There are eight main steps to building a successful wholesaling business:
- Marketing – If you don’t have a plan to get a steady stream of leads month after month, then you risk falling into the same feast and famine trap that often afflicts those in the real estate business. When investors fall into a pile of cases, they usually get so focused on what they have in hand that they stop advertising. Once those initial transactions have closed, there’s nothing to follow. You need to put a plan in place made for the market where you are going to be doing business.
- Property Evaluation – Learn how to buy right, and you’ll have no problem getting transactions done because bargain buyers will want what you have to offer. You need to evaluate the street scene, the Seller and the property. At times, it will be hard to stick to the numbers because you’ll want to do the best you can for the Seller. At the same time you need to be aware that you don’t want the Seller’s problem –– the house –– to become your problem because you paid too much and have limited your exit strategies. Buy cautiously, buy smart, and stick to your numbers.
- Making an Offer – Making the offer is something that good investors work toward from the initial buy call. Each investor has their own way of getting the information they need to make a decision. Likewise, each investor has their own way to approach a Seller with the offer. Some are methodical in setting expectations throughout the process and will make an offer over the phone after the appointment, but only after they’ve done extensive research and have contacted potential buyers. Others like to get out to the house, meet with the owner, and do it face-to-face so that they can lock up the deal fast.

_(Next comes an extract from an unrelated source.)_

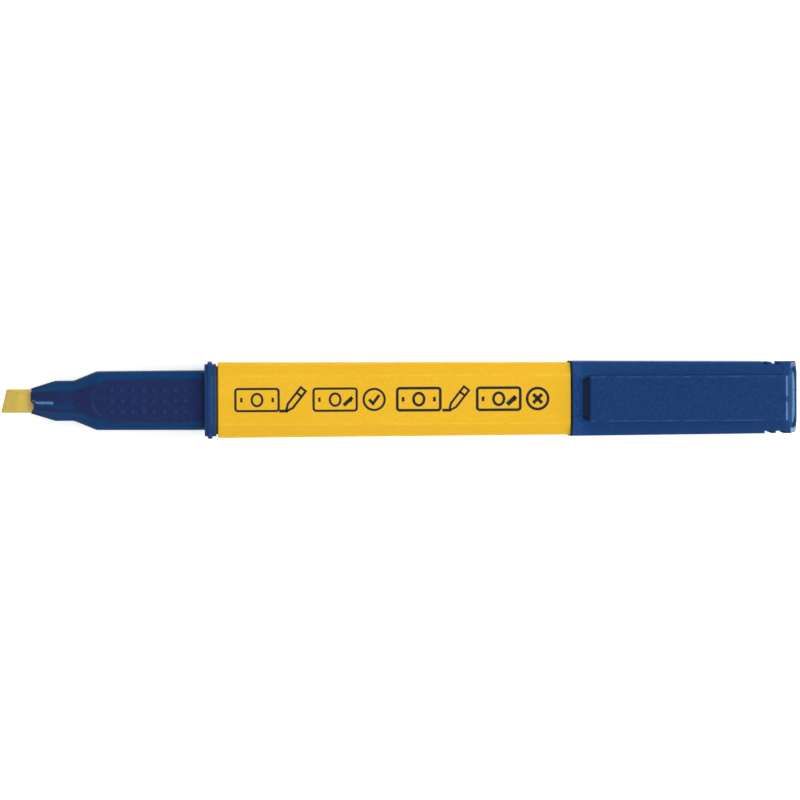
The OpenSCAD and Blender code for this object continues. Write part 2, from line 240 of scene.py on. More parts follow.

Some investors like to have their exit strategy in place before they get the house under contract, that way they can be sure to meet the expectations they have set with the Seller. Others like to lock the property up first using the contract, and then determine the exit strategy trusting that their buyers list will come through for them.
- Negotiating – Two simple rules: 1) If you’re not embarrassed by your offer, then you’re offering too much; and 2) If you make an offer and the Seller jumps at it, you’ve probably left money on the table. For you to be a successful real estate wholesaler, you have to leave the majority of the profit to your buyer. Your buyer is taking the risk: You need to make sure that you are helping to set up that buyer for success, not failure. Remember, when focusing on wholesaling, you’re not looking to hit home runs, but many singles, doubles and even a few triples. The wholesale business is a volume business, so set it up accordingly
- Securing the Contract – Some investors have been known to get the contract signed at the first appointment while others take more time and like to get the paperwork finished at their office. There’s no rule here, it all depends on how you want to run your business. Be sure that copies of the contracts, addendum and other associated paperwork be given to the Seller for their records. If at the first appointment the seller is willing to sign a contract for your offer price (or a slightly higher negotiated price) then by all means sign the contract at the first appointment. Then send them a copy after you get back to the office and have a chance to make copies.

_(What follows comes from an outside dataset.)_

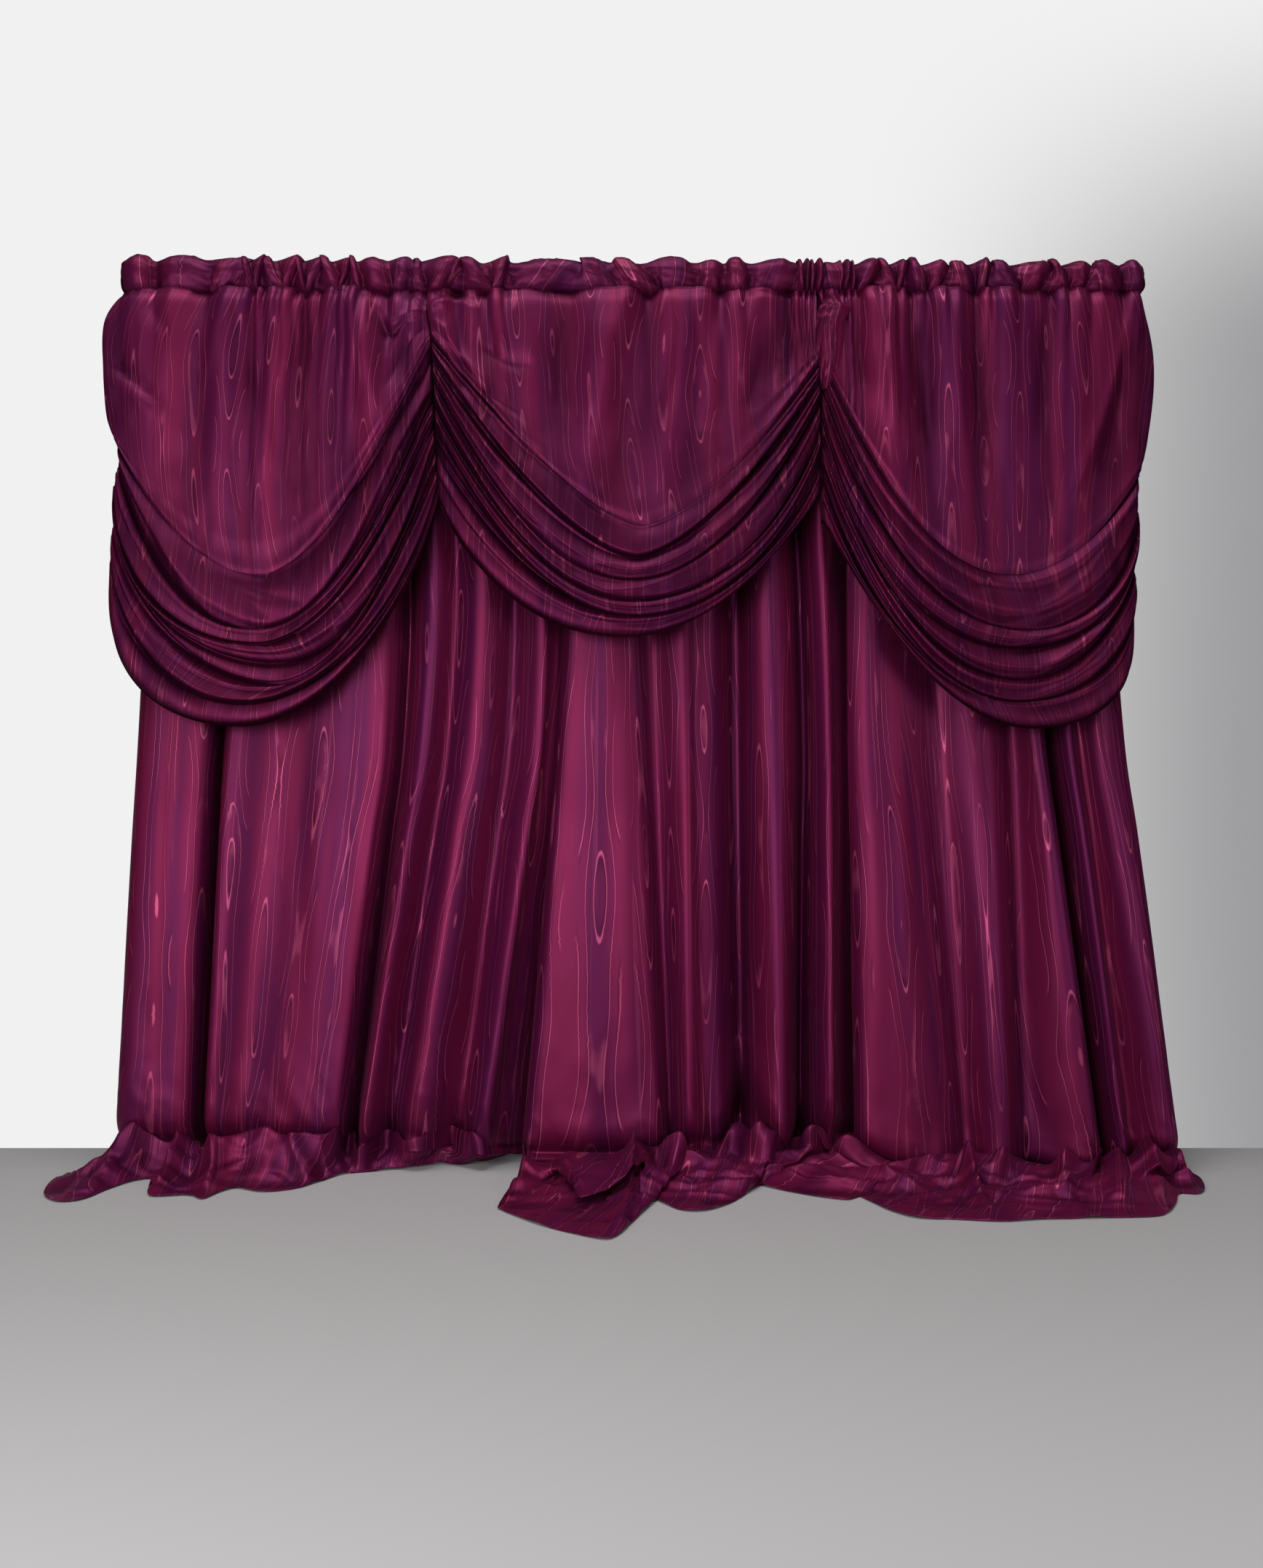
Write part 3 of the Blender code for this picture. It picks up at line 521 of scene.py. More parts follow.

- Finding the Buyer – If you don’t have a buyer, then you don’t have a transaction . . . at least one that’s going to put money in your pocket. If you are planning to build a business that uses wholesaling as its primary exit strategy, then you will need to cultivate a list of buyers. Building a huge buyers list of hundreds of buyers will not happen overnight, but if you commit to networking locally and using Internet marketing strategies, you will cultivate a buyers list that you can use time and again when you have properties to sell.
- Assigning the Contract – Another name for wholesaling is “assignment,” in that you “assign” the contract to a bargain buyer that will close on the property. Draft an addendum that protects your interest so that you can collect your fee. While you can get paid outside of closing (P.O.C.), you will want most of your assignment fees and profits to be paid out at closing off of the HUD1 from the title company as a way to avoid any misunderstandings should the deal fall out. Likewise, each buyer should be vetted. The degree that you dive into someone else’s work is up to you. In this industry, never take anyone at face value.
- Seller Communication – Keep the Seller informed every step of the way. If you’ve changed your mind about wholesaling the property and instead wish to buy it to rehab and sell or keep as a rental, tell them. Remember all they want is for the house to sell. If, as a wholesale deal you find an end buyer, tell them. If the buyer falls out, tell them. Make sure that they have the contact information for the title company you are closing with so that they have another source to verify the information you are giving them. You can avoid a great deal of trouble if you make a consistent effort to keep the Seller in the loop.
For those investors who focus on wholesaling properties full time, it’s a volume business. The numbers add up quickly, and if you put the right system into place, you can easily get multiple deals competed month after month. Wholesaling is a great way to learn about real estate investing while building a business that will lead into doing more sophisticated and lucrative deals. It’s also the best way to make fast cash in real estate. Depending on your buyers, you might be able to close transactions in as little as seven to 45 days. Finally, understanding how to wholesale properties keeps your business agile when considering different exit strategies. The more ways you know how to make money off of every “buy” call that comes into your office, the better your chances are of building a business that supports the lifestyle you want.